The box set marks the first time the band — Harry, Stein, drummer Clem Burke, bassist Leigh Foxx, guitarist Tommy Kessler and keyboardist Matt Katz-Bohen — authorized a collection and participated in the process.
“I think they were really gracious with allowing their histories to be examined, getting all seven members of the band into one book. That had never happened before,” said Shipley. “There were a couple of moments where they didn’t want things in, but then we convinced them that we made them sound really good.”
The band named the collection “Against the Odds” because of its unlikely climb to the summit of cool — an unusual group with a rare female singer and a mix of styles that was too pop for many in the punk scene.
It was that eclecticism that Shipley rediscovered while revisiting Blondie's six studio albums recorded for Chrysalis — “Blondie,” “Plastic Letters,” “Parallel Lines,” “Eat to the Beat,” “Autoamerican” and “The Hunter.”

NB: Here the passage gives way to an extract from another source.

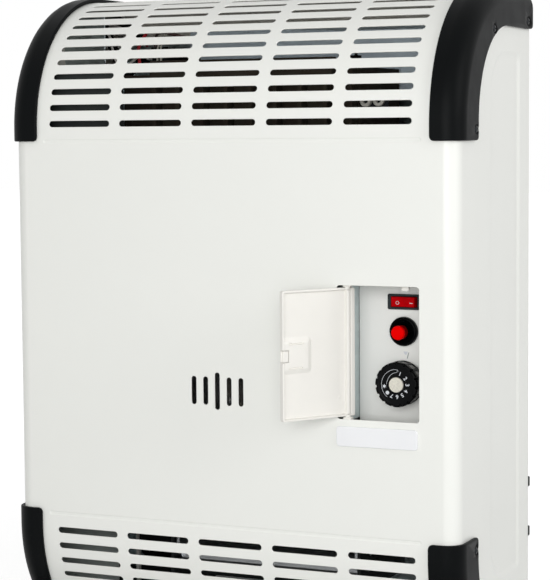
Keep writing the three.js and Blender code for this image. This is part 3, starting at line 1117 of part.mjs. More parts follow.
/** The duct behind the exchanger that brings air down from the wall to the firebox. */
function airDuct() {
  const front = EXCHANGER_REAR + SEAT;
  const back = REAR_PANEL_Y - SEAT;
  const half = INTAKE_RADIUS + AIR_DUCT_MARGIN;
  const top = FLUE_Z + half;
  const outside = block([-half, front, EXCHANGER_BOTTOM], [half, back, top]);
  const inside = block([DUCT_WALL - half, front + DUCT_WALL, EXCHANGER_BOTTOM + DUCT_WALL],
    [half - DUCT_WALL, back - DUCT_WALL, top - DUCT_WALL]);
  return outside.subtract(inside).subtract(airPort(front - 1, front + 2 * DUCT_WALL))
    .subtract(bar('y', EXHAUST_RADIUS + SEAT, front - 1, front + 2 * DUCT_WALL, FLUE, 32))
    .subtract(bar('y', INTAKE_RADIUS + SEAT, back - 2 * DUCT_WALL, back + 1, FLUE, 32));
}
const chassis = new THREE.Group();
heater.add(chassis);
add(chassis, 'air_duct', airDuct(), galvanised);
const exhaust = tube('y', EXHAUST_RADIUS, DUCT_WALL, EXCHANGER_REAR + SEAT, FLUE_REACH, FLUE, 32);
add(chassis, 'exhaust_pipe', exhaust, steel);
const intake = tube('y', INTAKE_RADIUS, DUCT_WALL, REAR_PANEL_Y - DUCT_WALL - SEAT, FLUE_REACH, FLUE, 32);
add(chassis, 'air_intake_pipe', intake, galvanised);

/** The chassis sheet that closes the casing's back, with its two side lips. */
function rearPanel() {
  const half = HALF_WIDTH - REAR_FLANGE - SEAT;
  const low = CASING_BOTTOM + REAR_FOOT_GAP;
  const high = CASING_TOP - REAR_FLANGE - SEAT;
  const sheet = block([-half, REAR_PANEL_Y, low], [half, REAR, high]);
  const lips = [1, -1].map((side) => {
    const [x0, x1] = side > 0 ? [half - SHEET, half] : [-half, SHEET - half];
    return block([x0, REAR_PANEL_Y - REAR_SIDE_LIP, low], [x1, REAR_PANEL_Y + 1, high - REAR_LIP_SHORTFALL]);
  });
  return sheet.add(joined(lips))
    .subtract(bar('y', INTAKE_RADIUS + SEAT, REAR_PANEL_Y - 1, REAR + 1, FLUE, 32))
    .subtract(bar('y', GLAND_RADIUS + SEAT, REAR_PANEL_Y - 1, REAR + 1, GLAND, 16));
}
add(chassis, 'rear_panel', rearPanel(), galvanised);

/** The plate screwed to the wall, which the chassis hangs on: a shallow tray with its rim forwards. */
function wallPlate() {
  const half = WALL_PLATE_HALF_WIDTH;
  const front = REAR + SEAT;
  const top = FLUE_Z + WALL_PLATE_ABOVE;
  const bottom = FLUE_Z - WALL_PLATE_BELOW;
  const tray = block([-half, front, bottom], [half, 0, top]);
  const hollow = block([REAR_SHEET - half, front - 1, bottom + REAR_SHEET],
    [half - REAR_SHEET, -REAR_SHEET, top - REAR_SHEET]);
  const across = half - WALL_SCREW_IN;
  const holes = [[-across, top - WALL_SCREW_DOWN], [across, top - WALL_SCREW_DOWN],
    [-across, bottom + WALL_SCREW_DOWN], [across, bottom + WALL_SCREW_DOWN]].map((place) => (
    bar('y', WALL_SCREW_RADIUS, -REAR_SHEET - 1, 1, place, 12)));
  return tray.subtract(hollow).subtract(joined(holes))
    .subtract(bar('y', INTAKE_RADIUS + SEAT, -REAR_SHEET - 1, 1, FLUE, 32));
}
add(chassis, 'wall_plate', wallPlate(), galvanised);

/** The grommet where the mains lead enters. */
function cableGland() {
  const bore = GLAND_RADIUS - GLAND_WALL;
  const back = REAR + GLAND_FLANGE;
  const neck = tube('y', GLAND_RADIUS, GLAND_WALL, REAR_PANEL_Y - GLAND_FLANGE, back, GLAND, 16);
  const outer = GLAND_RADIUS + GLAND_FLANGE;
  const flange = tube('y', outer, outer - bore - 1, REAR + SEAT, back, GLAND, 16);
  return neck.add(flange);
}
add(chassis, 'cable_gland', cableGland(), rubber);

// ---------------------------------------------------------------- fan
const FAN_AXIS = [REAR - FAN_FROM_REAR, CASING_BOTTOM + FAN_RISE];
const [FAN_Y, FAN_Z] = FAN_AXIS;
const FAN_LEFT = FAN_LEFT_ROOM - HALF_WIDTH;
const FAN_RIGHT = HALF_WIDTH - FAN_RIGHT_ROOM;
const FAN_ROOM = FAN_RADIUS + FAN_HOUSING_GAP;
const FAN_PLATE = 2 * FAN_HOUSING_WALL;
const FAN_PLATE_LEFT = FAN_LEFT - SEAT - FAN_PLATE;
const FAN_PLATE_RIGHT = FAN_RIGHT + SEAT;
const FAN_FLOOR = FAN_Z - FAN_ROOM - FAN_HOUSING_DROP;

/** The cross-flow wheel: end discs, a ring of blades and a stub of shaft at each end. */
function fanWheel() {
  const left = FAN_LEFT + 1;
  const right = FAN_RIGHT - 1;
  const discs = [[left, left + FAN_DISC], [right - FAN_DISC, right]].map(([x0, x1]) => (
    bar('x', FAN_RADIUS, x0, x1, [0, 0], 36)));
  const blades = [];
  for (let i = 0; i < FAN_BLADES; i++) {
    const blade = new THREE.BoxGeometry(right - left - FAN_DISC, FAN_BLADE_DEPTH, FAN_BLADE_THICKNESS);
    blade.rotateX(FAN_BLADE_PITCH * DEGREES);
    blade.translate((left + right) / 2, FAN_RADIUS - FAN_BLADE_DEPTH / 2 - FAN_BLADE_THICKNESS / 2, 0);
    blades.push(solid(blade.rotateX((i * 2 * Math.PI) / FAN_BLADES)));
  }
  const stubs = [bar('x', FAN_SHAFT_RADIUS, FAN_PLATE_LEFT - FAN_SHAFT_REACH, left + 1, [0, 0], 16),
    bar('x', FAN_SHAFT_RADIUS, right - 1, FAN_PLATE_RIGHT + FAN_PLATE, [0, 0], 16)];
  return joined([...discs, ...blades, ...stubs]);
}

/** The scroll behind the wheel, open to the front below and to the exchanger above. */
function fanHousing() {
  const back = REAR_PANEL_Y - SEAT;
  const arcZ = FAN_Z - FAN_HOUSING_DROP;
  const lip = -Math.PI * 0.8; // where the scroll's lip ends, below the wheel's front
  const shape = new THREE.Shape();
  shape.moveTo(back, FAN_FLOOR);
  shape.lineTo(back, FAN_Z + FAN_ROOM);
  shape.lineTo(back - FAN_HOUSING_WALL, FAN_Z + FAN_ROOM);
  shape.lineTo(back - FAN_HOUSING_WALL, FAN_FLOOR + FAN_HOUSING_WALL);
  shape.lineTo(FAN_Y, FAN_FLOOR + FAN_HOUSING_WALL);
  shape.absarc(FAN_Y, arcZ, FAN_ROOM - FAN_HOUSING_WALL, -Math.PI / 2, lip, true);
  shape.absarc(FAN_Y, arcZ, FAN_ROOM, lip, -Math.PI / 2, false);
  const scroll = prismX(shape, FAN_PLATE_LEFT + 1, FAN_PLATE_RIGHT + 1, 8);
  const ends = [FAN_PLATE_LEFT, FAN_PLATE_RIGHT].map((x) => (
    block([x, FAN_Y - FAN_ROOM, FAN_FLOOR], [x + FAN_PLATE, back, FAN_Z + FAN_ROOM])));
  const far = FAN_PLATE_RIGHT + FAN_PLATE + 1;
  const bore = bar('x', FAN_SHAFT_RADIUS + RUN, FAN_PLATE_LEFT - 1, far, FAN_AXIS, 16);
  return scroll.add(joined(ends)).subtract(bore);
}

function fanMotor() {
  const right = FAN_PLATE_LEFT - SEAT;
  const can = bar('x', FAN_MOTOR_RADIUS, right - FAN_MOTOR_LENGTH, right, FAN_AXIS, 32);
  return can.subtract(bar('x', FAN_SHAFT_RADIUS + RUN, right - FAN_SHAFT_REACH - 4, right + 1, FAN_AXIS, 16));
}
const fan = new THREE.Group();
heater.add(fan);
add(fan, 'fan_housing', fanHousing(), galvanised);
add(fan, 'fan_wheel', fanWheel(), dieCast, [0, FAN_Y, FAN_Z]);
add(fan, 'fan_motor', fanMotor(), blackPlastic);

// ---------------------------------------------------------------- thermostats and wiring
/** A snap thermostat on a small bracket that stands on the exchanger's top. */
function thermostat() {
  const [halfLength, halfWidth, thickness] = THERMOSTAT_BRACKET;
  const base = block([-halfLength, -halfWidth, 0], [halfLength, halfWidth, thickness]);
  const can = bar('z', THERMOSTAT_RADIUS, 1, THERMOSTAT_HEIGHT, [0, 0], 24);
  const tabs = [-THERMOSTAT_TAB_X, THERMOSTAT_TAB_X].map((x) => (
    block([x - 0.4, -3, THERMOSTAT_HEIGHT - 1], [x + 0.4, 3, THERMOSTAT_HEIGHT + THERMOSTAT_TAB])));
  return base.add(can).add(joined(tabs));
}
const THERMOSTAT_SEAT = EXCHANGER_TOP + SEAT;
const LIMIT_THERMOSTAT = [23 - EXCHANGER_HALF, EXCHANGER_FRONT + 40];
const FAN_THERMOSTAT = [EXCHANGER_HALF - 16, EXCHANGER_FRONT + 20];
add(core, 'limit_thermostat', thermostat(), blackPlastic, [...LIMIT_THERMOSTAT, THERMOSTAT_SEAT]);
add(core, 'fan_thermostat', thermostat(), blackPlastic, [...FAN_THERMOSTAT, THERMOSTAT_SEAT]);

const BLOCK_X = WIRING_FROM_SIDE - HALF_WIDTH;
const BLOCK_Z = CASING_TOP - WIRING_FROM_TOP;
const BLOCK_FRONT = REAR_PANEL_Y - WIRING_FROM_REAR;

/** The wiring block on its bracket from the rear panel. */
function terminalBlock() {
  const half = WIRING_HALF_WIDTH;
  const arm = block([-half, BLOCK_FRONT, -REAR_SHEET], [half, REAR_PANEL_Y - SEAT, 0]);
  return arm.add(block([-half, BLOCK_FRONT, -1], [half, BLOCK_FRONT + WIRING_DEPTH, WIRING_HEIGHT]));
}
add(core, 'terminal_block', terminalBlock(), whitePlastic, [BLOCK_X, 0, BLOCK_Z]);

// The lead from the limit thermostat's right tab to the wiring block's top.
const [redX, redY] = [LIMIT_THERMOSTAT[0] + THERMOSTAT_TAB_X, LIMIT_THERMOSTAT[1]];
const redZ = THERMOSTAT_SEAT + THERMOSTAT_HEIGHT + THERMOSTAT_TAB + SEAT;
const blockTop = BLOCK_Z + WIRING_HEIGHT + SEAT;
const redRoute = [[redX, redY, redZ], [redX, redY, redZ + 4], [redX - 5, redY - 4, redZ + 12],
  [redX - 23, redY - 10, redZ + 18], [redX - 47, redY + 6, redZ + 22],
  [BLOCK_X + 6, BLOCK_FRONT + 8, blockTop + 9],
  [BLOCK_X + 4, BLOCK_FRONT + 10, blockTop + 3], [BLOCK_X + 4, BLOCK_FRONT + 10, blockTop]];
add(core, 'thermostat_lead', bentTube(redRoute, LEAD_RADIUS, 20, 6), redLead);

export default heater;
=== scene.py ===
"""Looks of the wall hung gas heater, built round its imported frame.

Sizes in the classes are millimetres in the row frame (+Z up, front towards -Y, wall at y 0), and become
metres when a piece is made.
"""

import logging
import math
from dataclasses import dataclass, field
from enum import Enum
from functools import reduce
from typing import Any, Callable, Iterable, Sequence

import bmesh
import bpy
from mathutils import Matrix, Vector
from mathutils.geometry import delaunay_2d_cdt


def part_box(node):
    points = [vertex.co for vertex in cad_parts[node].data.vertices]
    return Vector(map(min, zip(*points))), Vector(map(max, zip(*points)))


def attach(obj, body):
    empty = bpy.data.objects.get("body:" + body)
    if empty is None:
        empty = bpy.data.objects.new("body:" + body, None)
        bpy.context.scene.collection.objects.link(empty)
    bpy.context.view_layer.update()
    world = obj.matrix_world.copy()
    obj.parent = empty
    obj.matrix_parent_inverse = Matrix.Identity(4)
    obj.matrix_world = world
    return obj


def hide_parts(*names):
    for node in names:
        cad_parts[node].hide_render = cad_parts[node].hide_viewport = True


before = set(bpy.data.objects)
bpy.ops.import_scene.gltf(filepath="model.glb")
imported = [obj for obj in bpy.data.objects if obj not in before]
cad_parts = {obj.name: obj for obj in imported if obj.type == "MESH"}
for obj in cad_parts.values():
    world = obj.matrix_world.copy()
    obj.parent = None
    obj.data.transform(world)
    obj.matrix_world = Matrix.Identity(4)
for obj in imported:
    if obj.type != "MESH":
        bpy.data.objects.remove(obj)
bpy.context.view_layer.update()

MM = 0.001
LOG = logging.getLogger("heater")
MIRROR_X = Matrix.Scale(-1, 4, (1, 0, 0))
SQUARE_LIP = 0.01  # lip of an edge that stays as good as square
PRINT_LIP = 0.02  # lip of a printed mark
SHARP_EDGE = math.radians(38)  # edges that turn further than this stay sharp
SHARP_CORNER = math.radians(25)  # corners of an outline that turn further than this get rounded
NOISE_ROUGHNESS = 0.55
TONE_RANGE = (0.25, 0.75)  # part of a pattern's values over which the colour changes
GLOSS_RANGE = (0.3, 0.7)  # and the roughness

Point2 = tuple[float, float]
Point3 = tuple[float, float, float]
Box3 = tuple[Point3, Point3]
Loop2 = list[Point2]
Profile = tuple[Point2, ...]
Box2 = tuple[float, float, float, float]
Rgba = Box2
Spot = tuple[Vector, Vector]  # a point of a surface, and its normal there
Face = tuple[int, ...]
Node = bpy.types.Node
Socket = bpy.types.NodeSocket
Tree = bpy.types.NodeTree


class Body(str, Enum):
    """The moving bodies of the frame that pieces ride on."""

    HEATER = "heater"
    DOOR = "door"
    LATCH = "door_latch"
    ROCKER = "rocker"
    BUTTON = "piezo_button"
    SPINDLE = "valve_spindle"
    KNOB = "control_knob"
    FAN = "fan_wheel"


# --- colour and nodes
def linear(colour: str) -> Rgba:
    """Turns an sRGB hex colour to linear light.

    Args:
        colour: Six hex digits after a hash.

    Returns:
        Red, green, blue and a full alpha.
    """
    parts = [int(colour[i : i + 2], 16) / 255 for i in (1, 3, 5)]
    red, green, blue = (c / 12.92 if c <= 0.04045 else ((c + 0.055) / 1.055) ** 2.4 for c in parts)
    return red, green, blue, 1.0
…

“They were really varied,” he said. “When you listen to an album like 'Autoamerican,' that is like everything but the kitchen sink. There’s a reggae song, there’s a rap song, there’s mariachi horns. There’s all these different sort of elements to that record that I think are really, really unexpected.”
Burke, the drummer, said the material and songs seem like souvenirs of a lost time, one his bandmates took for granted at the time. He's happy the set comes out while the band is still creating — touring with a new album due this fall.
“I think it’s an interesting look into the creative process of the evolution of certain songs,” he said. “We never would have thought that we would still be here today. Looking back at our archives, it’s pretty amazing.”
A special part of the collection is simply called “Home Tapes,” which includes tunes recorded on a four track reel-to-reel in Stein and Harry's home between 1978-79. It includes a demo for “Sunday Girl” — inspired by Stein missing Harry and one of her cats, Sunday Man — and a languid, airy take on “The Hardest Part.”
All this was pulled from a collection of moldy, mice-chewed material left to the elements — a cache luckily rescued from a group of musicians who claimed to have no interest in their past.
“This is not a band that I think looks back. They’re not known to be people who are terribly concerned after the work is done. It’s like, ‘We’ve already done the work. It’s your job to assess the work,’” said Shipley.